Tal vez en un momento de entusiasmo podría ocurrírseme cantar el brindis de Cavalleria Rusticana. Ahí están la música de Mascagni y las palabras de los libretistas (Targioni y Menasci). Pero pueden estar seguros de que no será lo mismo si lo canto yo, que cuando lo cantaba Pavarotti.

Todo el recitador, todo el representador, todo el lector vive en esa re-lectura. Y su presencia renueva de tal manera la obra, que san Gregorio Magno llega a decir que la sagrada escritura crece cada vez que alguien la lee. Cada vez que leemos o releemos a los Padres encontramos que se da una consonancia y se acompasan los tiempos.

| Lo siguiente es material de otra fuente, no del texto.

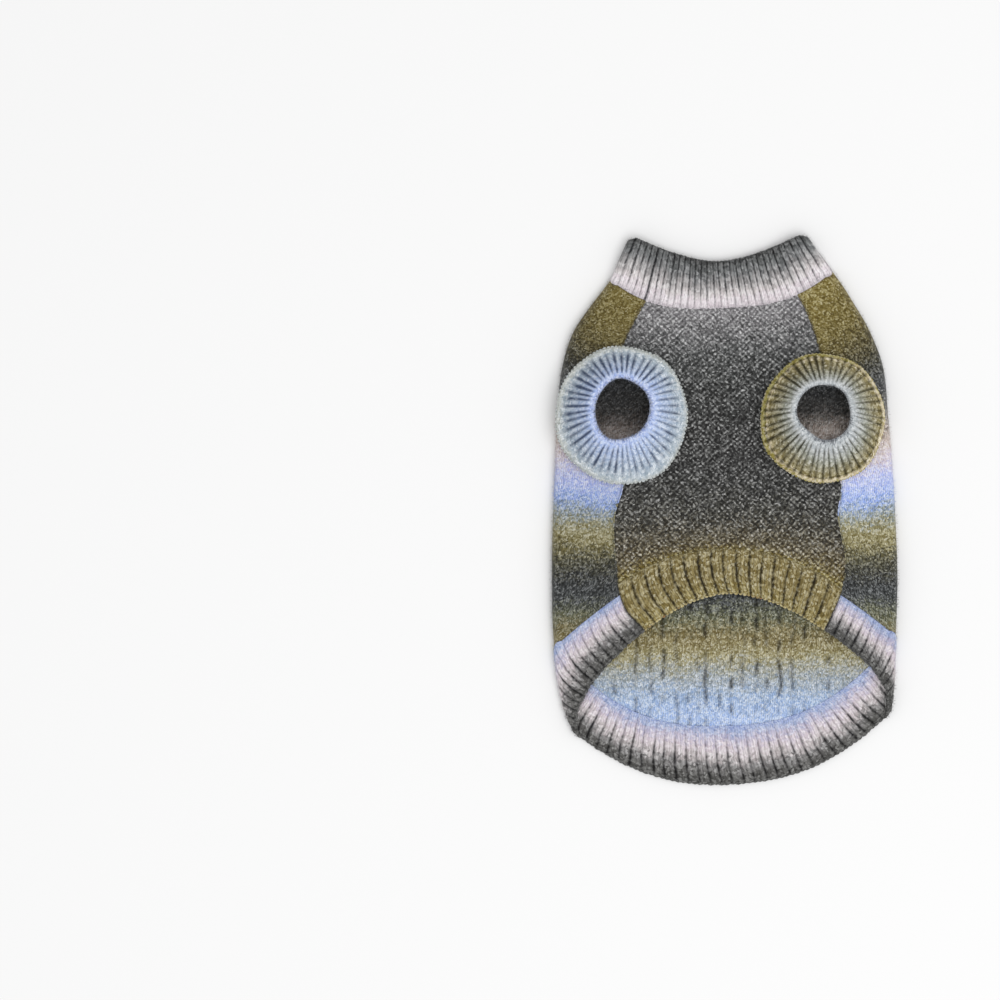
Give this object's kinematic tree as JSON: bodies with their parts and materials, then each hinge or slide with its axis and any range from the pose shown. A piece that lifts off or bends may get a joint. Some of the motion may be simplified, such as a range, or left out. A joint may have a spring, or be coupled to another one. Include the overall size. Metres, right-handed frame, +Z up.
{
  "type": "dog sweater",
  "caption": "Knitted dog sweater lying flat on its back: ribbed collar, short gathered leg sleeves, belly panel and curved ribbed hem.",
  "frame": {"origin": "on the surface the sweater lies on, under the middle of its outline", "axes": "+Z up, from the back that lies on the surface to the belly side that faces up; +Y towards the collar; +X to the wearer's left, which is the right of the picture"},
  "size_m": [0.195, 0.31, 0.019],
  "materials": {
    "back_knit": "space-dyed cable knit",
    "hem_rib": "space-dyed rib knit",
    "belly_knit": "marled moss-stitch knit",
    "belly_rib": "olive rib knit",
    "collar_rib": "space-dyed rib knit",
    "sleeve_rib_blue": "pale blue rib knit",
    "sleeve_rib_olive": "olive rib knit"
  },
  "bodies": {
    "root": {"back": "back_knit", "back_hem": "hem_rib", "belly": "belly_knit", "belly_hem": "belly_rib", "collar": "collar_rib", "sleeve_left": "sleeve_rib_blue", "sleeve_right": "sleeve_rib_olive"}
  },
  "joints": []
}
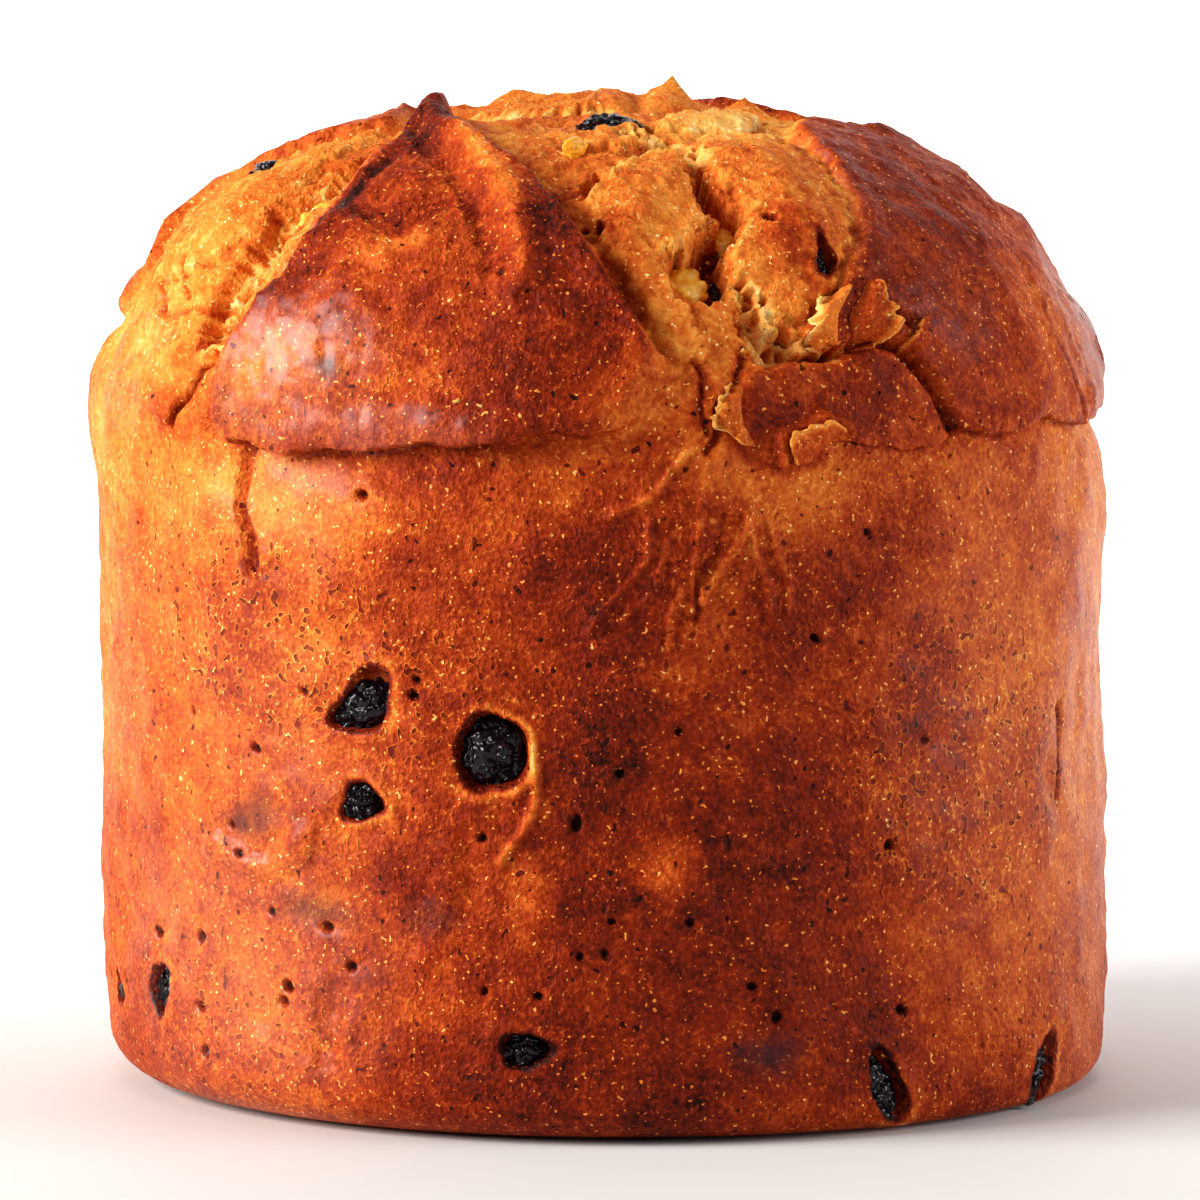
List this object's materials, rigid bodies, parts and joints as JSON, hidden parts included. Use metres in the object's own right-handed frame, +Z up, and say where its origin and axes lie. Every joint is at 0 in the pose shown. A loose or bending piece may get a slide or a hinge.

Reconocemos en ellos nuestras mismas preguntas, nuestros mismos anhelos, nuestras mismas preocupaciones. Y sin embargo, los Padres –como auténticos padres: dadores de vida y de libertad– nunca nos darán la respuesta a “nuestras” preguntas, nunca nos concederán “aquello” que anhelamos, nunca resolverán “nuestras” preocupaciones.

Los Padres nos recordarán…

Nos contarán, en cambio, cómo han superado ellos sus propias dificultades, cómo han respondido a sus preguntas, cómo han alcanzado sus anhelos, cómo han resuelto sus preocupaciones. Los Padres nos recordarán las palabras del salmo (82,6): “Ustedes son dioses e hijos del Altísimo”. Nos recordarán la pregunta de los discípulos de Emaús (Lc 24,32): “¿no ardía nuestro corazón mientras nos hablaba en el camino?” Nos recordarán el consejo del Eclesiástico (32,5): “Habla con sabiduría y no interrumpas la música.” Nos hablarán de nuestro Padre y nos insuflarán la valentía necesaria para que nosotros mismos encontremos nuestras respuestas.

Concusión

Por todo esto considero que nos hará bien leer y releer los Padres de la Iglesia. Pero no debemos leerlos por obligación o por respeto, sino que nos hará bien leerlos por amor, con amor filial, con esa “pietas” –piedad– con que Virgilio describe a Eneas cuando escapa de la Troya en llamas, llevando a su padre en hombros.

Nosotros sabemos que Eneas no pudo hacer otra cosa. Y no podía hacer otra cosa, porque ese gesto lo había aprendido de su mismo padre.